O bombeiro explicou que o tal 'cheiro de humano' é produzido por um laboratório do exterior, que o vende na forma líquida e em frasco. Esse líquido, os bombeiros passam num pano e dão para os cachorros cheirarem.
Testando a habilidade das cadelas
A reportagem sentiu na pele como é ser salvo pelos cães bombeiros e participou do treinamento da cadela Jade em um terreno arborizado, situado dentro do Parque da Independência, no bairro do Ipiranga, sudeste de São Paulo.
Fazendo o papel da vítima, o repórter foi colocado em um buraco coberto por galhos de árvore a metros de distância da cadela e recebeu orientações dos bombeiros de como se comportar durante o resgate.

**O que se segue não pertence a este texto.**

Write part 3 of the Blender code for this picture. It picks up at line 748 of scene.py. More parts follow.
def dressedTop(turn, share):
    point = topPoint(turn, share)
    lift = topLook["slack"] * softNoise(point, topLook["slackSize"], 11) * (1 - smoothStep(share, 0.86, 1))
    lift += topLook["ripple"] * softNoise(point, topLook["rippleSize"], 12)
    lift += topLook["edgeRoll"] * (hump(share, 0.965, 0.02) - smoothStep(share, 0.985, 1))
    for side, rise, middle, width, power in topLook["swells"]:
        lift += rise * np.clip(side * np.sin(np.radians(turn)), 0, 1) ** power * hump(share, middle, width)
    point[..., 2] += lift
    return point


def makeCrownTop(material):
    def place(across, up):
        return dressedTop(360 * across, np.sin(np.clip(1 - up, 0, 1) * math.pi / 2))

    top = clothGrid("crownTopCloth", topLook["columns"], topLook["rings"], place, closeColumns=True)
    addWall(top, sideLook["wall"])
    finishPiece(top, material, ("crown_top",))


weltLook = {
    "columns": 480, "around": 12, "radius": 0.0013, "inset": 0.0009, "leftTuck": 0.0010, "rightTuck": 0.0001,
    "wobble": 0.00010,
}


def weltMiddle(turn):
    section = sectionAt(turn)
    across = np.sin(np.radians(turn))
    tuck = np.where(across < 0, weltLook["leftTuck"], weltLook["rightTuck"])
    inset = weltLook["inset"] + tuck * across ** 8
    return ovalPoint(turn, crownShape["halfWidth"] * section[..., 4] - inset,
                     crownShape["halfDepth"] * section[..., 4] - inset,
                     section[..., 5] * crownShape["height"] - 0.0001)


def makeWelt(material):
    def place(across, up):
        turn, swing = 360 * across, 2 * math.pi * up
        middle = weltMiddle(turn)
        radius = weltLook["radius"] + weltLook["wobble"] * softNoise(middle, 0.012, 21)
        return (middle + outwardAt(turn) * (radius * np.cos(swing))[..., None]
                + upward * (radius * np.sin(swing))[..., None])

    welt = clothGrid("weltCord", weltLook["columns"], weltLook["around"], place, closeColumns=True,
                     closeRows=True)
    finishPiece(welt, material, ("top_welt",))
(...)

Após receber a ordem de seu treinador, o cabo Lelis, Jade correu pela mata e, em poucos segundos, encontrou o repórter. Em uma situação real, os segundos poupados pelo uso dos cães nas buscas são cruciais para que as pessoas sejam resgatadas com vida.
A velocidade que Jade demonstra em seus treinamentos e sua exatidão no encontro de vítimas é a prova de que estes animais são essenciais para o trabalho do Corpo de Bombeiros.
De 'mãe para filho'
Esse método 'k-sar' leva em conta o que a mãe do filhote deveria ensiná-lo na matilha a caçar e aguçar seus instintos para, no final, ser recompensado.

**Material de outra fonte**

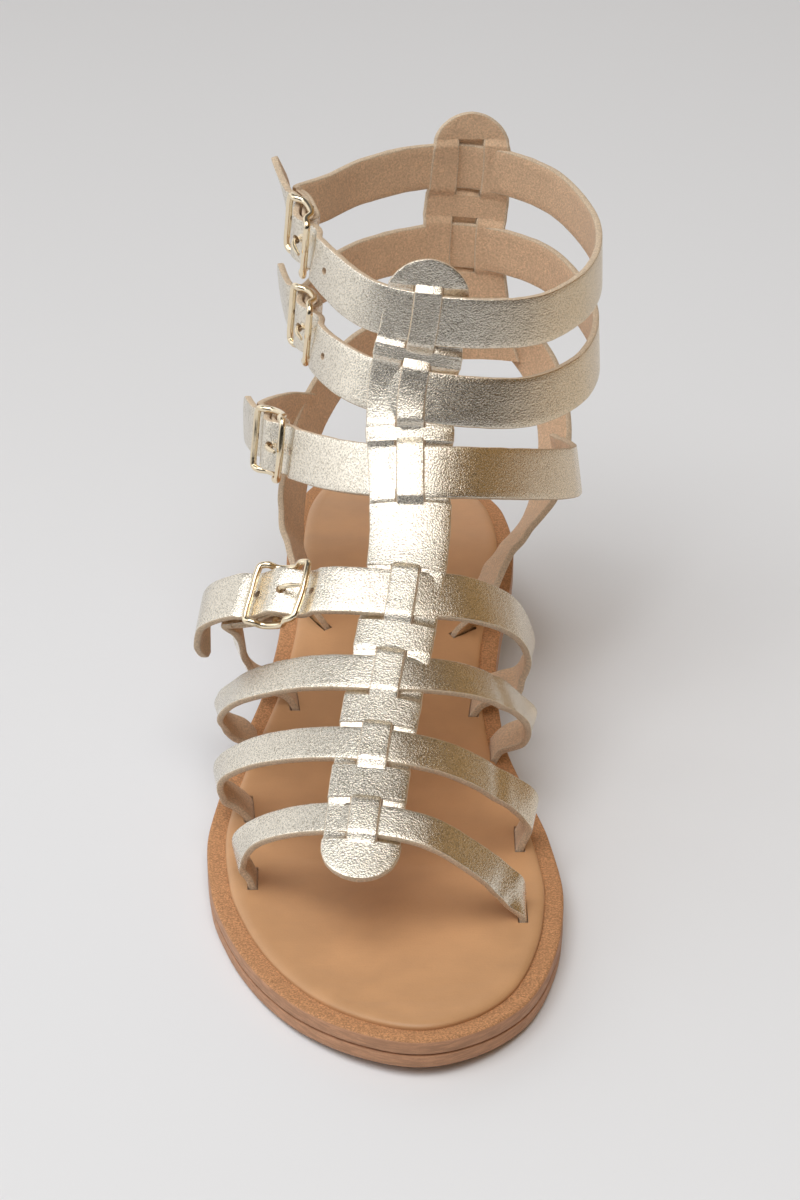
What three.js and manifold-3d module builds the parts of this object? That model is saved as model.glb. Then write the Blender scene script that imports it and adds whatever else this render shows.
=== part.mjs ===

Mesmo sendo um trabalho extremamente sério, para os filhotes cachorrinhos é uma grande brincadeira. Eles ficam atentos ao trabalho para, no final, serem recompensados por um carinho de gratidão ou um objeto para se divertirem.
Quando chegam ao ambiente da tragédia, os bombeiros procuram primeiramente descartar os locais de busca, depois do cão já ter farejado e consequentemente determinado onde a procura deve ser feita.
No momento em que o cachorro detecta a presença do gás, eliminado por substâncias do nosso corpo, em algum ponto, ele começa a latir e só para quando seu comandante se aproxima.
Logo depois, entra em cena o segundo cachorro. Ele geralmente faz a confirmação dos pontos a serem escavados, já sinalizados por latidos do primeiro.
'Sempre são usados dois cães para a confirmação. Enquanto um faz as buscas o outro não vê, pois isso poderia influenciá-lo de alguma forma. E os nossos cães são ensinados a nunca encostar nas vítimas para não agravar a possível situação dela', complementa o sargento.
De acordo com Dias, em casos que envolvem muitas vítimas, é feita uma entrevista com pessoas que estão no lugar para que assim seja feita a chamada 'marcação Insarag', mapeamento de estruturas e vítimas, para estabelecer a real quantidade de vítimas da ocorrência, estejam elas vivas ou mortas. Isso faz com que o animal busque cada uma por eliminatória de quantidade e possa receber o 'prêmio' apenas no final do salvamento.
Aposentadoria
A vida profissional destes cãezinhos costuma durar apenas 8 anos. Depois de aposentado, o cachorro pode ficar com o seu 'bombeiro tutor' ou ser doado para algum componente do batalhão.
'Temos que confiar no trabalho do cão. Houve uma ocorrência em Santo André em que uma casa de fogos de artifício teria explodido e os cachorros que estavam no local não sinalizaram a presença de vítima. Realmente eles estavam certos', afirma Dias, orgulhoso de poder nos contar a importância do treinamento.